The civil mediation system is a dispute resolution method wherein a neutral third party (or a mediator) intervenes in the negotiation process, with the consent of the parties, to help them easily settle the dispute. It is similar to a settlement in litigation in that an agreement should be reached between the parties but different in that the mediator more actively recommends and facilitates an agreement between the parties.

8.6.11.3.1 Institutions

Mediation cases may be dealt with by either a mediation judge, standing commissioner, mediation council or a court handling the lawsuit serving as a mediation institution.143 These are, respectively, called mediation by a mediation judge, mediation by a standing commissioner, mediation by a mediation council and mediation by a court of the lawsuit.

Courts also operate a mediation system with external institutions, entrusting them with the handling of mediation cases through memorandums of understanding. Some courts operate all of the mediation institutions, and others have only some of them, as each court sees fit.

8.6.11.3.2 Proceedings

Mediation proceedings may be initiated by either party’s filing of a request for mediation with a court or by a court of the lawsuit’s referral to mediation.144 Thus, a case could first start with mediation but return to litigation after the mediation fails;145 or it could start with litigation, be referred to mediation, and then return to litigation after mediation fails.

Mediation proceedings usually take place in a court’s mediation chamber on a scheduled date but may also be conducted in any other appropriate venue other than the courthouse.146 Mediation proceedings may be sealed from the public; however, a mediation judge may allow nonparties to attend the sealed proceedings where appropriate.147

8.6.11.3.3 Completion and effect of mediation

Mediation is duly reached by putting the matters agreed upon between the parties into the record.148 Accordingly, once mediation is reached at the mediation hearing, authentic copies of the mediation record are sent to the parties, and the mediation has the same effect as a judicial settlement in litigation.149

With respect to cases where agreement has not been reached or where the terms of the agreement are deemed inappropriate, a mediation judge or judge at the court of the lawsuit in charge of mediation may render a ruling to ensure a fair resolution of the case, taking into account ex officio the interests of the parties and all other relevant circumstances to the extent not contrary to the purpose of the request for mediation.150 This is called a “ruling in lieu of mediation” or “mandatory mediation ruling.” As with a ruling of settlement recommendation, a mandatory mediation ruling has the same effect as a judicial settlement if neither party files an objection against the decision within two weeks from the date on which they received an authentic copy of the decision.151

Mediation proceedings are closed when mediation is not constituted or when an objection is filed against a mandatory mediation ruling. In such cases, the case is shifted to litigation if a lawsuit was filed before the mediation proceedings; if mediation was sought without filing any lawsuit, a lawsuit is regarded to have been filed at the time the request for mediation was made.

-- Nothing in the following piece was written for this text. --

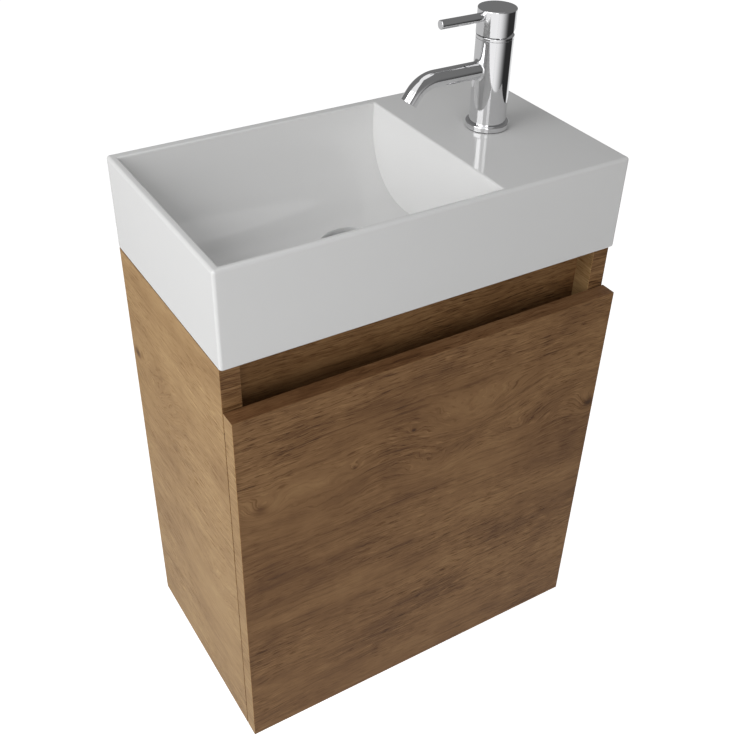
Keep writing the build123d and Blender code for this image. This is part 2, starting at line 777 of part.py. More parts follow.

8.6.11.3.4 Current mediation systems of the Patent Court

Since January 1, 2016, the Patent Court has had exclusive jurisdiction over appellate cases involving patent infringement. On March 10, 2016, the Patent Court established the Internal Regulations on Patent Court Mediation Commissioners. The Patent Court has taken these regulations as the basis for operating a mediation council consisting of legal professionals (e.g., former judges with profound experience in patent litigation) and technical experts (e.g., those from research institutions and university professors). Furthermore, a mediation judge system has been in place since February 27, 2017, to manage mediation cases in a systematic manner and to facilitate early mediation.152 The Patent Court also operates a mediation system whereby it may entrust external institutions, such as the Korean Commercial Arbitration Board, with the handling of mediation cases through memorandums of understanding.

8.6.11.4 Arbitration

Arbitration refers to a procedure to settle a dispute that the parties can resolve through reconciliation – not by a judgment of a court but by an award of an arbitrator.153 Given that arbitration is determined by an award of an arbitrator, it is fundamentally different from settlement and mediation reached by an agreement between the parties. In this respect, arbitration has a lot in common with the general litigation system but is still different in that arbitration is not disclosed to the public in principle, allows more flexibility in terms of procedural formalities and usually relies on a single-instance resolution.

For mediation cases pursuant to the Judicial Conciliation of Civil Disputes Act, a case may be freely referred to mediation during the course of litigation or may be returned to the litigation procedure. For arbitration cases, however, a court should dismiss the action that has been brought in a matter that is the subject of an arbitration agreement when the defendant raises, as a defense, the existence of an arbitration agreement, provided that the court does not find the arbitration agreement null and void, inoperative or incapable of being performed.154

An arbitration agreement takes effect when the parties agree in writing to settle by arbitration – not by a judgment of a court – all or part of the dispute that has already arisen or might arise in the future in respect of legal relationships under private law. The effectiveness of an arbitration clause as an arbitration agreement is determined based on an overall consideration of the meaning of arbitration as defined in the Arbitration Act, the nature and form of the arbitration agreement, and specific circumstances, including the content of the relevant arbitration clauses and the background to the parties’ decision to have the arbitration clause. Optional arbitration clauses only take effect when either party opts for an arbitration procedure, not a judgment of a court, and pursues dispute resolution via arbitration, and the other party participates in the arbitration procedure without objection.155

Given that arbitral proceedings are conducted for an award, it is difficult to link them with litigation proceedings, unlike mediation, which relies on an agreement between the parties. Therefore, even though it is technically possible, there have been very few cases wherein arbitration proceedings were initiated after withdrawing the lawsuit in the course of litigation proceedings due to reasons such as having an ex post arbitration agreement.